A team of researchers from MIT and other institutions has discovered a remarkable cause of performance deterioration in chatbots and found a simple solution that allows persistent, uninterrupted dialogue. This problem occurs when human-AI interaction involves continuous rounds of conversation, which can overburden the large language machine-learning models that power chatbots like ChatGPT.
The researchers have addressed the issue by tweaking the key-value cache (memory of the conversation) inherent in many large language models. Ordinarily, when the cache must hold more information than its capacity allows, the earliest data gets removed, potentially causing the model to fail.

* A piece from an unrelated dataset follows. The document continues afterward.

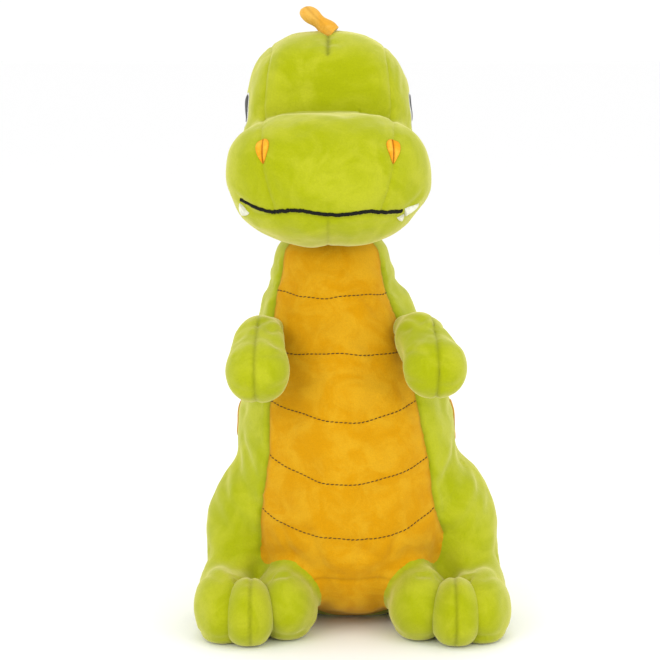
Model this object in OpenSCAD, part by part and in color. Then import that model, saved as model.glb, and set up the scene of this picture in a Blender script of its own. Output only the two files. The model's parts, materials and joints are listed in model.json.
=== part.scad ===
// Stuffed dinosaur: a standing plush animal, sewn from fabric panels over stuffing.
// It faces -Y and stands on Z = 0. Its own left side is +X.
// Every soft form is a smooth surface point(angle, station); a fabric panel is a patch
// of that surface with the cloth's thickness, and the stuffing fills what is inside it.

/* [Fabric] */
// Thickness of the short-pile fabric
fabric_t = 1.8; // [1.2:0.1:2.4]
// Air left between the fabric and the stuffing
stuffing_gap = 0.3; // [0.2:0.1:0.6]
// Air left between two sewn-on pieces
piece_gap = 0.5; // [0.3:0.1:0.8]
// Half of the gap along a seam, as an angle round the form
seam_angle = 0.25; // [0.15:0.05:0.5]

/* [Torso] */
// Half width of the belly at its widest
belly_half_w = 87; // [76:1:98]
// Depth of the belly in front of the spine
belly_front = 77; // [66:1:88]
// Depth of the back behind the spine
belly_back = 80; // [68:1:90]
// Height of the ball at the top of the neck, at its centre
neck_z = 256; // [240:1:266]
// Radius of the ball at the top of the neck
neck_r = 48.5; // [42:0.5:50]
// How far the neck leans to the toy's right
neck_lean = 15; // [6:1:20]
// How far the flat base reaches up the belly
base_h = 2; // [1.5:0.1:3]

/* [Head] */
// Half width of the muzzle
muzzle_half_w = 74; // [66:1:82]
// Reach of the muzzle in front of the spine
muzzle_reach = 108; // [100:1:116]
// Height of the mouth line above the floor
mouth_z = 318; // [314:1:322]
// Height of the crown above the mouth line
crown_h = 121; // [110:1:132]
// Gap between the ball of the neck and the hollow under the head
neck_gap = 1.6; // [1.4:0.1:2.4]

/* [Arms] */
// Thickness of an arm's paw, as a radius
paw_r = 22.5; // [19:0.5:24]
// Distance from the shoulder to the end of the paw
arm_l = 74; // [66:1:80]
// Radius of the shoulder end
shoulder_r = 13; // [11:0.5:14]
// How far round from the middle of the chest a shoulder is, in degrees
shoulder_turn = 49.5; // [47:0.5:56]
// Air between the end of a shoulder and the chest
shoulder_gap = 0.9; // [0.7:0.1:2]

/* [Legs] */
// How far the thigh stands out from the belly
thigh_h = 22; // [16:1:28]
// Height of the ankle seam
ankle_z = 46; // [40:1:52]
// Half width of a foot
foot_half_w = 46; // [40:1:50]
// Sideways place of a foot's middle
foot_x = 70.5; // [66:0.5:76]
// Reach of the middle toe in front of the spine
toe_reach = 106; // [98:1:107]
// Thickness of the sole
sole_t = 2; // [1.5:0.1:3]

/* [Tail] */
// Reach of the tail behind the spine
tail_reach = 178; // [165:1:190]
// Radius of the tail where it bends
tail_r = 31; // [27:1:34]
// Gap at the tail's bend
tail_gap = 1.6; // [1.4:0.1:2.4]

/* [Trim] */
// Height of a back spike
spike_h = 27; // [20:1:32]
// Length of a back spike along the back
spike_l = 32; // [26:1:38]
// Thickness of a back spike
spike_t = 9; // [7:0.5:11]
// Thickness of the embroidery
thread_t = 0.8; // [0.5:0.1:1.2]
// Width of the mouth line
mouth_w = 3; // [2:0.25:4]
// Width of one belly stitch line
stitch_w = 1.4; // [1:0.1:2]
// Thickness of the felt used for teeth, nostrils and eyes
felt_t = 1.2; // [0.8:0.1:1.6]

/* [Hidden] */

left = 1;
right = -1;
axis_y = -(tail_reach - muzzle_reach) / 2; // spine's place, so the whole is centred on Y
green = "yellowgreen";
orange = "orange";
dark = [0.15, 0.12, 0.05];

// ---- numbers along a form ----
function steps(a, b, n) = [for (i = [0:n]) a + (b - a) * i / n];
function segment(keys, s, i = 0) =
    i >= len(keys) - 2 || s < keys[i + 1][0] ? i : segment(keys, s, i + 1);
function slope(keys, i) =
    let (a = max(i - 1, 0), b = min(i + 1, len(keys) - 1))
    (keys[b] - keys[a]) / (keys[b][0] - keys[a][0]);
// Smooth curve through the rows of keys; the first column is the station
function along(keys, s) =
    let (
        i = segment(keys, s),
        h = keys[i + 1][0] - keys[i][0],
        t = (s - keys[i][0]) / h,
        t2 = t * t,
        t3 = t2 * t
    )
    (2 * t3 - 3 * t2 + 1) * keys[i] + (t3 - 2 * t2 + t) * h * slope(keys, i)
    + (3 * t2 - 2 * t3) * keys[i + 1] + (t3 - t2) * h * slope(keys, i + 1);
function power(x, n) = sign(x) * pow(abs(x), 2 / n);
function unit(v) = v / norm(v);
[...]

By ensuring that the initial data points stay in memory, the researchers have devised a way for a chatbot to sustain prolonged conversations.
The new method is known as StreamingLLM and allows a model to remain efficient, even if a conversation exceeds 4 million words. In comparison with another conventional method designed to avoid system crashes, StreamingLLM works over 22 times faster, facilitating long dialogues without necessitating constant system reboots. This improved performance can be utilized in AI assistants for tasks such as copywriting, editing, or coding.
Large language models encode data, such as words users type, into representations known as tokens. These models use an attention mechanism that leverages these tokens to generate new text. However, when the memory, termed KV Cache, grows too large, it slows down computation and performs poorly when more tokens are required than the cache can accommodate.
In attempting to solve these problems, researchers conventionally employ a sliding cache that removes outdated tokens to add new ones. However, a sudden drop in performance often occurs once the first token is removed, leading to a rapid decrease in the quality of newly generated words.
Through the new study, the researchers found that preserving the first token in the sliding cache allows the model to maintain its performance even when the cache size is exceeded. This unexpected realization led the researchers to further explore and uncover the phenomenon behind it: the existence of an “attention sink,” as they named the initial token to which the model assigns any remaining attention score.
In developing StreamingLLM, the team discovered optimal performance when four attention sink tokens were at the start of the sliding cache. They also found that each token’s positional encoding must remain constant, even as new tokens are added and old ones are removed. By incorporating these two findings, the scientists enabled StreamingLLM to maintain uninterrupted conversation and outperform a commonly used method that employs recomputation.
Notably, StreamingLLM has been integrated into NVIDIA’s large language model optimization library, TensorRT-LLM. Although the model cannot remember words not stored in the cache presently, future work will address this restriction by investigating methods to retrieve tokens that have been evicted or enable the model to memorize prior dialogues.